General types of skimmers.

There are a many types of skimmers out there that cause major confusion to hobbiest so I will try to explain a few types, their theory and their advantage, and their disadvantage. 

Air stone skimmers

These were the first types of skimmers to have ever been used in SW tanks.










This type of skimmer gets the air from an air pump and typically has a water pump supplying the chamber with aquarium water. The advantage to this skimmer is that it's relative inexpensive, however this type of skimmer is generally not too efficient. Not enough water can be passed through the chamber and not enough air can be fed into the skimmer unless the skimmer is built to a rather large scale. This kind of skimmer generally would be used on a smaller aquarium with a light Bio load.

Down draft skimmers.










Downdraft skimmers uses a powerful pump to "ram" water down into the chamber causing bubbles to gentrate, froth builds and floats back up into the chamber towards the collection cup for removal. Think of it like a can of soda pop. If you shake the can violently it creates many bubbles and overflows through the opening. This is similar in theory to the downdraft. The advantage to this skimmer is that it's very efficient in generating bubbles, can filter large amounts of water and generally is a good skimmer. However the big disadvantage is that it requires a rather powerful pump that consumes alot of electricity and you can't control the size of the bubbles being generated.


----------



## reefsahoy

Mesh wheel, Pin wheel Skimmers.

This is my favorite skimmer because I think it is very effiicient and consumes little energy.










This kind of skimmer uses a pump to supply water into the chamber. It normally has some kind of venturi that draws air into the chamber. the wheel inside the pump is generally modified to chop the air into micro bubbles causing tons of bubbles floating into the chamber towars the collection cup. In my opinion it's the best of both worlds. Small foot print, filters lots of water, creates tons of micro bubbles and alot of contact time making a great skimmer.
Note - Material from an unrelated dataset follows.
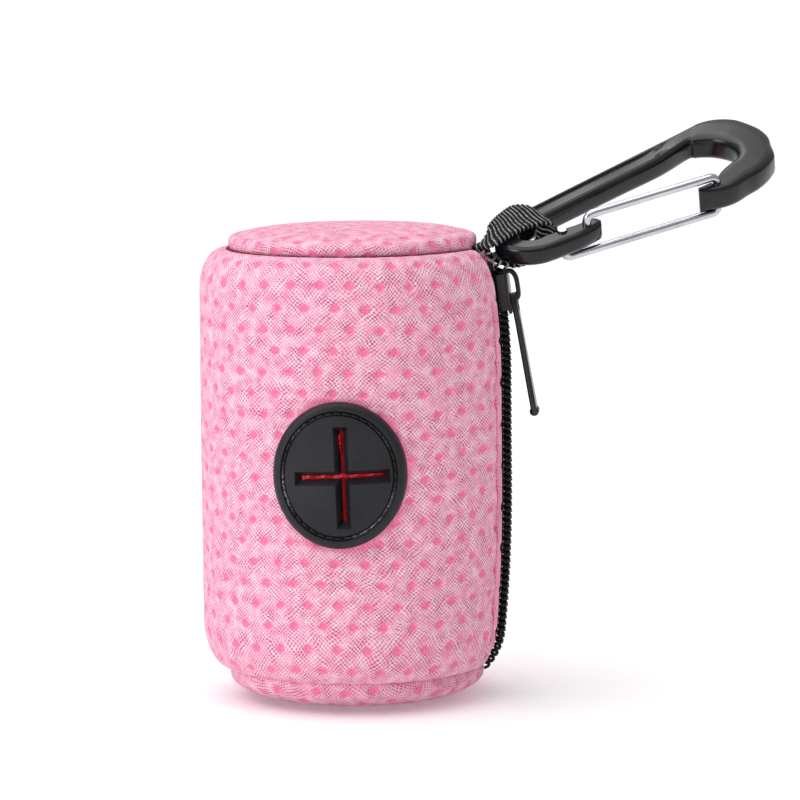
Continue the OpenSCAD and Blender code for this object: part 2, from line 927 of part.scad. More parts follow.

The disadvantage is that it can be an expensive skimmer.










A normal pump impeller.












a picture of the modified mesh impeller that chops the bubbles into micro bubbles.










another picture of a modified pin version impeller.

There are many other types of skimmers out there with different technology, but i wanted to get the information out on the more commonly available skimmers that are out there. There are also skimmers that ae internal to the sump or external to the sump. The advantage to the external types are that the skimmer size is not confined to the size of the sump, however the great danger is that if you are away from the room where the skimmer sits, it can overflow and empty the entire sump onto your floor before you realize what happened!



Hope this helps and happy reefing!


----------